His actions are quickly accounted for, as a diamondback snake slithers in from the Arizona desert and delivers a deadly strike. There’s not nearly enough venom to slay a giant, and this San Franciscan colossus delivers what is literally a crushing blow to his serpentine foe.
A bunch of mountains? Really?!?!? (Maybe I should have thought this whole idea through before starting.) Wait, what’s this??? The Russian judge is declaring the representative from the state of Colorado ineligible to compete!
Wow, what a stunning development. Otherwise we may have had to wait for centuries while the giant and his progeny slowly and methodically dismantled those mountains. Instead, our extra-sized human advances to the next round.
To recap, our final six contestants are:
- a musket-toting yankee - a marlin - a tiger - a pirate - an athletic elephant - a giant
We’ll throw the pirate and marlin against each other first, and the swashbuckler uses his cutlass to turn the marlin into a massive pile of sushi. (Mmm, sushi!)
Next into the ring is the giant. Despite his massive advantage in size, everyone knows a pirate can beat a giant, and that’s what happens here.

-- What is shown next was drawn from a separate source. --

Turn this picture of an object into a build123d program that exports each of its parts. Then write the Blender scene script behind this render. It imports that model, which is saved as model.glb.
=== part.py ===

Something a pirate has more difficulty against, however, is a steel ball hurtling toward him at hundreds of miles per hour. And with that version of the shot heard ’round the world, the land-lovin’ yankee dispatches the scurvy seafaring dog.
The pale pachyderm charges into the ring next, and as the Texas lawman could have shared (were he still alive), tiny bullets don’t do much again a massive, thick-skinned beast. One well-placed stomp, and the fight is finished.
And now we have our final two, an elephant and a tiger. The big cat is outsized, but he has quickness, razor sharp claws and teeth, and an innate hunting instinct working to his advantage. It will take time and patience, but the bengal eventually will wear down and conquer his titanic prey.
And with that, the tiger claims the crown as the toughest mascot in baseball.